Circle of Hope’s Sunday meeting in Pensauken is moving too (in August)

We’re on the move as a congregation too. We’re still meeting at 3800 Marlton Pike on Sundays but soon we will be meeting at two different times. 10:30 am and 5pm. We think that more of those lovely people will be able to connect with these opportunities than two evening meetings like Circle of Hope’s Philly congregations have always done. The dry run of the newly designed evening meeting was this past Sunday. I was so excited to see a group of people who are mostly younger than 25 getting serious about how to make church something in which their friends actually want to participate. Take it from me, the change ends up to be very fun, even if it doesn’t seem like it will be at the outset. God moves with us when we move and we see him in new ways when our routines and daily routes change. Moving our meeting to 10:30 am and making way for a new group gathering at 5 :00 is an opportunity for God to move in a bunch of new ways among us. I’m praying that in the near future we will look back together on the hardness of this big change with a wondrous smile.

Time for Problems

At 3800 Marlton Pike, we’ve decided to move our current Sunday meeting from the evening to the morning. This is causing a lot of problems. I love problems and I think some people find this a little annoying. If there’s a problem, at least then we know for sure what needs to be done! If you know me (and most of the people reading this know me) I like to DO stuff; so having a ton of stuff to do is comforting to me. But not everyone is like me (thank God!), and thus there are a lot of different ways we are responding to the problem of starting a second Sunday meeting.

Some are ambivalent, we haven’t talked about it enough yet for them to have an opinion. Some don’t like it at all because they have shaped their life around an evening meeting for years and changing is a lot of work. Some are enthusiastic, they’ve been trying for years to get that one friend to come to a meeting but they can’t make it work with their schedule. Some are worried, we don’t have enough people on the teams that pull off the existing meeting. Some are suspicious, what makes you so sure changing the meetings will make room for new people?

All these responses are totally legit.
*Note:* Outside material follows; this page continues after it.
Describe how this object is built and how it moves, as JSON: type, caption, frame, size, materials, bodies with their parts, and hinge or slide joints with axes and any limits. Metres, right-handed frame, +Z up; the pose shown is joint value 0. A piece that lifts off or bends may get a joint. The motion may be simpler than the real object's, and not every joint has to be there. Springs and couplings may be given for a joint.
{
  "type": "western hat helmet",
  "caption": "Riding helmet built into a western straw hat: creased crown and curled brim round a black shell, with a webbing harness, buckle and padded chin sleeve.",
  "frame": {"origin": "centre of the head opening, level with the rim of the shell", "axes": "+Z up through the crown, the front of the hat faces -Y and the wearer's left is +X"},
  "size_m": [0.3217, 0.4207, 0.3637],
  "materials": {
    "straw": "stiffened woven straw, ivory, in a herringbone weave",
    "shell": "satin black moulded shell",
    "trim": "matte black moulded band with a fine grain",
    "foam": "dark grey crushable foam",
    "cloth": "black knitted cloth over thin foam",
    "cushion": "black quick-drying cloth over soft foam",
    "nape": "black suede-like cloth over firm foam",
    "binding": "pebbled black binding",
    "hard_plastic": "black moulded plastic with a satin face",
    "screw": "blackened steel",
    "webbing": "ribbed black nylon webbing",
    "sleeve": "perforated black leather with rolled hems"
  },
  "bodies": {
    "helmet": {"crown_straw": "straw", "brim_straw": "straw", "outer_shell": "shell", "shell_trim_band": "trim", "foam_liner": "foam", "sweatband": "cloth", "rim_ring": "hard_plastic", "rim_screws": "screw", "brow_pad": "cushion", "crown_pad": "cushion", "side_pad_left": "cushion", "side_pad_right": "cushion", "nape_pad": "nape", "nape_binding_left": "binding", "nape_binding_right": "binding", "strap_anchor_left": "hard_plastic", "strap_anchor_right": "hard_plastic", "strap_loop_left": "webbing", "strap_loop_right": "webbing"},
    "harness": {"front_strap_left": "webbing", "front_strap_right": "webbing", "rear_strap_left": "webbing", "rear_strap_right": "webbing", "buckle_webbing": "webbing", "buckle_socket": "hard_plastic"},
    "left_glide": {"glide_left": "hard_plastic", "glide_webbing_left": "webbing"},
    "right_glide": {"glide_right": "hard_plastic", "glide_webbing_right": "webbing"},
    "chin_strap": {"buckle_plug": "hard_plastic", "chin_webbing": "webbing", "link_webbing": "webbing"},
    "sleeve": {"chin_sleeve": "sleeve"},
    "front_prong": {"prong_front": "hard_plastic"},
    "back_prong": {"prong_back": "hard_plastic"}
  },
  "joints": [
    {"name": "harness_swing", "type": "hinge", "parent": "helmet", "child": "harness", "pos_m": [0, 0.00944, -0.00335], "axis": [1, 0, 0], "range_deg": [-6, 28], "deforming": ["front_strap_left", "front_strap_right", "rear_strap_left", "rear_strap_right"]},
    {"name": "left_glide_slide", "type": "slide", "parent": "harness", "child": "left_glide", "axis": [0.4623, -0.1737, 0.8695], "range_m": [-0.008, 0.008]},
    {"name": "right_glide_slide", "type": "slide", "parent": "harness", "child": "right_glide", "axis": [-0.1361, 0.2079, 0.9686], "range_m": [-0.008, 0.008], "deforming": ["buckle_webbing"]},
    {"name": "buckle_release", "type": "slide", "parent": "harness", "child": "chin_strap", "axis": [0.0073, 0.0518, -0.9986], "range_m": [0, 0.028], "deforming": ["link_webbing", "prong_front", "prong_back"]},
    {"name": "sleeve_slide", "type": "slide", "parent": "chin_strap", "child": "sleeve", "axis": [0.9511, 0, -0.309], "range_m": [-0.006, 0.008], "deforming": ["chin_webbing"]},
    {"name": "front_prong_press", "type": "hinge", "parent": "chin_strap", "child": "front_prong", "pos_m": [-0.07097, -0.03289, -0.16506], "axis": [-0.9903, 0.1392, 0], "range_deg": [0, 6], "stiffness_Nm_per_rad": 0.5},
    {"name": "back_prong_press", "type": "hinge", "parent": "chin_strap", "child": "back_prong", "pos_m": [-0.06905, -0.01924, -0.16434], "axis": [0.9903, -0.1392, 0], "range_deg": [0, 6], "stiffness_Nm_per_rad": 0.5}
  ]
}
We don’t need to have our feelings validated because they are inherently valid, but I want to acknowledge them just the same. I want to acknowledge these feelings I’ve mentioned, the ones that I am aware of through conversations with you, but also the ones of which I am unaware. This change is arbitrary. it’s mostly an excuse to have some new problems instead of our old ones, and an excuse to be new in how we are expressing what God has given us to give to the world. I think this will be very good for us and our plan to be an environment where people can know God and act for redemption.
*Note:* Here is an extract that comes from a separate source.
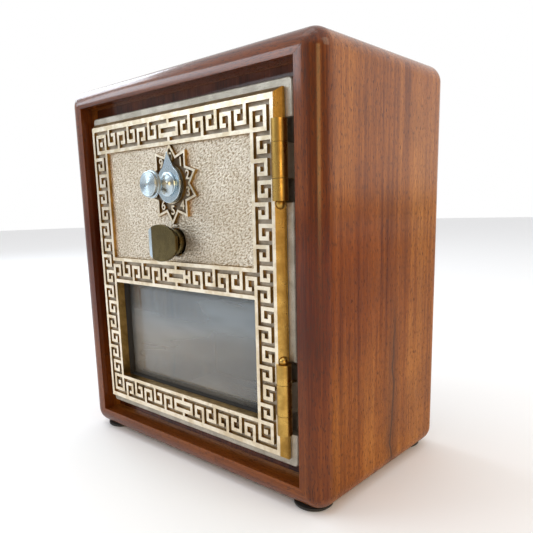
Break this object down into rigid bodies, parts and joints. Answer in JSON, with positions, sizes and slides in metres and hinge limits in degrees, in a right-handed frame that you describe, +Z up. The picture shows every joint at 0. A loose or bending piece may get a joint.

Here’s an adorable grumpy toddler

The biggest problem that we solve with a morning meeting is the proliferation of grumpy toddlers in South Jersey. I just don’t think the world needs any more of those. But there are tons of them in all the parks I go to and all the preschools that are everywhere around here. Their parents might want to know Jesus and we’re a really good place fo them to do that. But no one I know is going to mess up their toddler’s bed time routine to check out a Sunday meeting. The reasons the parents of toddlers among us are a part of our Sunday meetings is because A) they were part of us before said toddlers existed or B) they were looking for a church just like Circle of Hope for a long time and then they made it work. Our evening time frame screens out any casually interested people. You have to really want to do it to do it at 5 if you have young kids.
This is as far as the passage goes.